Fig. 5. Combination treatment approach using birinapant.

A Heat maps representing the relative cell viability of MCF7-WT, MCF7-RB-del, T47D-WT and T47D-RB-del cells in the presence of drug library (100 nM) following the pretreatment with birinapant (250 nM) from clusters 1 & 2. B Cell viability assays from MCF7 and T47D WT/RB-del that were treated with birinapant in combination with the indicated drugs at the indicated concentrations up to 6 days. Mean and SD were calculated from triplicates. Experiment was done at 2 independent times. (*p < 0.05, **p < 0.01 as determined by two-way ANOVA). C Crystal violet staining from MCF7-WT, MCF7-RB-del, T47D-WT and T47D-RB-del cells that were treated with Alpelisib (100 nM) in combination with DMSO or birinapant (500 nM). Cells were allowed to form colonies up to 15 days. D Live cell imaging to monitor the proliferation of MCF7-WT and RB-del cells that were treated with DMSO, birinapant (500 nM) and palbociclib (50 nM) + fulvestrant (100 nM) ± birinapant. The live cell imaging was terminated, and the cells were subjected to CTG assay to determine the viable cells. Mean and SD were calculated from 6 replicates. (**p < 0.01, ***p < 0.001 as determined by two-way ANOVA).

Fig. 6. In vivo efficacy of Alisertib in combination with birinapant.

A Representative images of organoids derived from MCF7-WT, MCF7-RBdel, T47D-WT, and RB-del cells that were treated with birinapant in combination with alisertib and CHIR124 at indicated concentrations for 6 days. B The viability of the organoids were determined by CTG assay. Graphs represent mean and SD from triplicates (*p < 0.05, **p < 0.01, ***p < 0.001 as determined student t-test). C Mice bearing MCF7-WT and RB-del xenografts were randomized for treatment with vehicle, Alisertib (10 mg/kg), birinapant (15 mg/kg) and the combination (Birina/Alis) for 3 weeks and the tumor growth was monitored regularly. Data show mean SEM (***p < 0.001 as determined two-way ANOVA). Box plots represent the tumor weights. Mean and SD are shown (*p < 0.05 as determined by 2-way ANOVA). D Western blot analysis on CIAP1 and cleaved PARP from the MCF7-WT and RB-del tumors at the end of treatment.

Fig. 7. Scheme illustrating the function of RB loss.

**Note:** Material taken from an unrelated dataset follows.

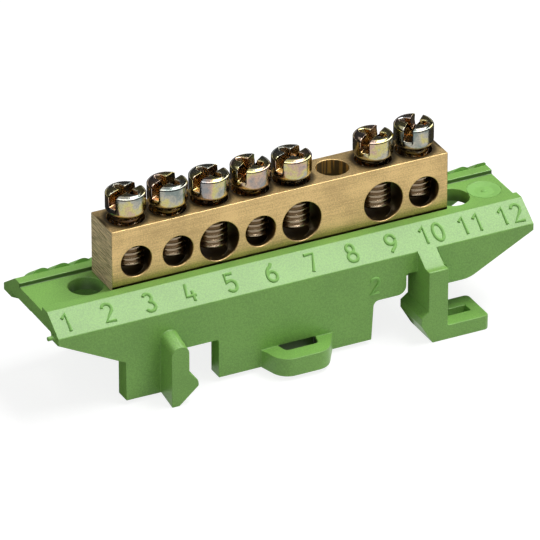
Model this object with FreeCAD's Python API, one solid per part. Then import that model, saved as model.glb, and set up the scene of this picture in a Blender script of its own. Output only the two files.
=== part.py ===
import FreeCAD, Part
import math
import os

# Earth terminal bar: a drilled brass bar with clamp screws, carried by a green
# polypropylene moulding that snaps onto a 35 mm rail.
# X runs along the bar, +Y points to the rear side, +Z is up. The pieces are made
# about the middle of the carrier on the plane of its lowest tips, and at the end all
# move along X, so that the origin is the middle of the length over the nub.
# Lengths are millimetres.

V = FreeCAD.Vector

# Mounting rail and the clearance of the clip on either side of it
RAIL_WIDTH = 35.0
HOOK_PLAY = 0.5
ARM_PLAY = 0.2
SEAT_Z = 6.4

# Brass bar and its drillings
BAR_LENGTH = 50.0
BAR_WIDTH = 6.5
BAR_HEIGHT = 9.0
BAR_EDGE_BREAK = 0.12
POSITION_COUNT = 8
END_MARGIN = 3.58
SMALL_WIRE_HOLE_R = 2.25
LARGE_WIRE_HOLE_R = 2.9
LARGE_POSITIONS = (3, 5, 7)
WIRE_HOLE_DEPTH = 5.15
PLAIN_POSITION = 6
PLAIN_HOLE_R = 2.25
TAPPED_DEPTH = 8.0

# Clamp screws: how far each head stands off the bar and how its slot is turned
SHANK_R = 2.5
SHANK_LENGTH = 7.0
THREAD_CLEARANCE = 0.05
HEAD_R = 2.75
HEAD_HEIGHT = 3.7
HEAD_TOP_CHAMFER = 0.35
HEAD_FOOT_HEIGHT = 0.65
SLOT_WIDTH = 1.25
SLOT_DEPTH = 1.9
CROSS_WIDTH = 1.15
CROSS_SPAN = 4.4
CROSS_FLOOR_SPAN = 2.2
CROSS_DEPTH = 2.1
SCREW_LIFT = {1: 0.45, 2: 0.40, 3: 0.10, 4: 0.18, 5: 0.10, 7: 0.12, 8: 0.42}
SLOT_ANGLE = {1: 23, 2: 28, 3: 25, 4: 38, 5: 26, 7: 38, 8: 46}

# Carrier as a whole: its length, and its width over the loops, clips and walls
CARRIER_LENGTH = 70.8
CARRIER_WIDTH = 25.4
CLIP_SETBACK = 0.6
WALL_SETBACK = 4.1

# Carrier deck, measured up from the rail seat
FLOOR_RISE = 7.8
CHANNEL_CLEARANCE = 0.25
CHANNEL_DEPTH = 0.6
RIM_WIDTH = 1.55
DECK_THICKNESS = 1.9
LIP_RISE = 6.0
LIP_HEIGHT = 1.0
EDGE_ROUND = 0.25

# Carrier walls and legs
WALL_THICKNESS = 2.4
END_SLOPE_RUN = 9.75
LEG_DROP = 5.8
MIDDLE_LEG_X = -0.4
MIDDLE_LEG_HALF = 11.6
MIDDLE_LEG_TAPER = 0.35
LEG_ROOT_FILLET = 0.8
NOTCH_ROUND = 1.3
LOWER_CORNER_ROUND = 4.0
WALL_CORNER = 0.3

# Fixed hook
HOOK_THICKNESS = 2.6
HOOK_TOP_RISE = 3.4
HOOK_TOP_FALL = 0.9
HOOK_TOP_FLAT = 0.2
HOOK_BARB = 1.35
HOOK_TIP_WIDTH = 1.1
HOOK_BARB_DROP = 1.8
HOOK_NOSE_TOP_DROP = 3.1
HOOK_NOSE_FOOT_DROP = 3.95
HOOK_NOSE_ROUND = 1.3

# Latch arm, its barb and its release foot
ARM_THICKNESS = 2.9
ARM_DEPTH = 6.3
ARM_GAP_REAR = 1.6
ARM_GAP_FRONT = 1.5
ARM_GAP_RISE = 3.0
FACET_RISE = 4.5
LATCH_BARB = 1.1
LATCH_BARB_DROP = 1.55
LATCH_BARB_LEAD = 0.8
LATCH_BARB_FACE = 1.15
LATCH_TIP_INSET = 0.6
FOOT_REACH = 6.4
FOOT_THICKNESS = 2.15
FOOT_CORNER = 0.8
FOOT_EDGE_ROUND = 0.4
FOOT_SLOT_LENGTH = 4.3
FOOT_SLOT_WIDTH = 1.65
FOOT_SLOT_MARGIN = 1.7

# Loop on the middle leg
LOOP_ROOT_HALF = 5.35
LOOP_FRONT_LEFT = 4.1
LOOP_FRONT_RIGHT = 2.8
LOOP_HEIGHT = 2.7
LOOP_CORNER = 2.6
LOOP_SLOT_ROOT_HALF = 2.95
LOOP_SLOT_FRONT_HALF = 2.4
LOOP_SLOT_REACH = 1.6
LOOP_SLOT_RECESS = 0.8
LOOP_SLOT_CORNER = 0.6

# Details of the deck
FIXING_HOLE_R = 2.4
FIXING_HOLE_X = 27.4
DISH_X = 32.3
DISH_R = 2.35
DISH_DEPTH = 0.3
NUB_R = 0.3
NUB_LENGTH = 1.0
NUB_INSET = 1.3
PEG_CLEARANCE = 0.1
PEG_HEIGHT = 3.0
RIB_COUNT = 23
RIB_PITCH = 3.0
RIB_FIRST_INSET = 4.0
RIB_FOOT_WIDTH = 2.3
RIB_TOP_WIDTH = 1.1
RIB_HEIGHT = 0.42

# How far a cutter runs past the surface it cuts, and the length taken as nothing
OVERSHOOT = 1.0
TINY = 1e-6

# Levels and places worked out from the sizes above
HALF_LENGTH = CARRIER_LENGTH / 2
LOOP_FRONT_Y = CARRIER_WIDTH / 2
CLIP_FRONT_Y = LOOP_FRONT_Y - CLIP_SETBACK
WALL_OUTER_Y = LOOP_FRONT_Y - WALL_SETBACK
FLOOR_Z = SEAT_Z + FLOOR_RISE
RIM_Z = FLOOR_Z + CHANNEL_DEPTH
DECK_UNDERSIDE_Z = FLOOR_Z - DECK_THICKNESS
LIP_Z = SEAT_Z + LIP_RISE
LEG_Z = SEAT_Z - LEG_DROP
SLOPE_END_Z = LIP_Z - LIP_HEIGHT
WALL_TOP_Z = LIP_Z - LIP_HEIGHT / 2
CHANNEL_HALF = BAR_WIDTH / 2 + CHANNEL_CLEARANCE
RIM_OUTER_Y = CHANNEL_HALF + RIM_WIDTH
WALL_INNER_Y = WALL_OUTER_Y - WALL_THICKNESS
SLANT_FALL = (RIM_Z - LIP_Z) / (WALL_OUTER_Y - RIM_OUTER_Y)
HOOK_FACE_X = -(RAIL_WIDTH / 2 + HOOK_PLAY)
ARM_FACE_X = RAIL_WIDTH / 2 + ARM_PLAY
BAR_TOP_Z = FLOOR_Z + BAR_HEIGHT
FIRST_POSITION_X = -BAR_LENGTH / 2 + END_MARGIN
POSITION_PITCH = -2 * FIRST_POSITION_X / (POSITION_COUNT - 1)
ORIGIN_SHIFT = V(NUB_LENGTH / 2, 0, 0)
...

Endocrine therapy, CDK4/6, and PI3K/mTOR inhibitors impact cyclin D1/CDK4/6 function thereby activating RB to induce cell cycle arrest. Loss of RB results in sustained E2F activity even in the presence of cytostatic drugs that transactivates cyclin E to drive cell cycle via CDK2 activity. Alisertib in combination with MK1775 induces apoptosis selectively in RB-deficient setting. Birinapant, an inhibitor of IAP, which is an anti-apoptotic protein results in enhanced apoptotic mediated cell death in RB -deficient ER + breast cancer models. Overall, RB loss leads to therapeutic resistance to the standard cytostatic treatment options and becomes more vulnerable to pharmacological agents that induce apoptosis.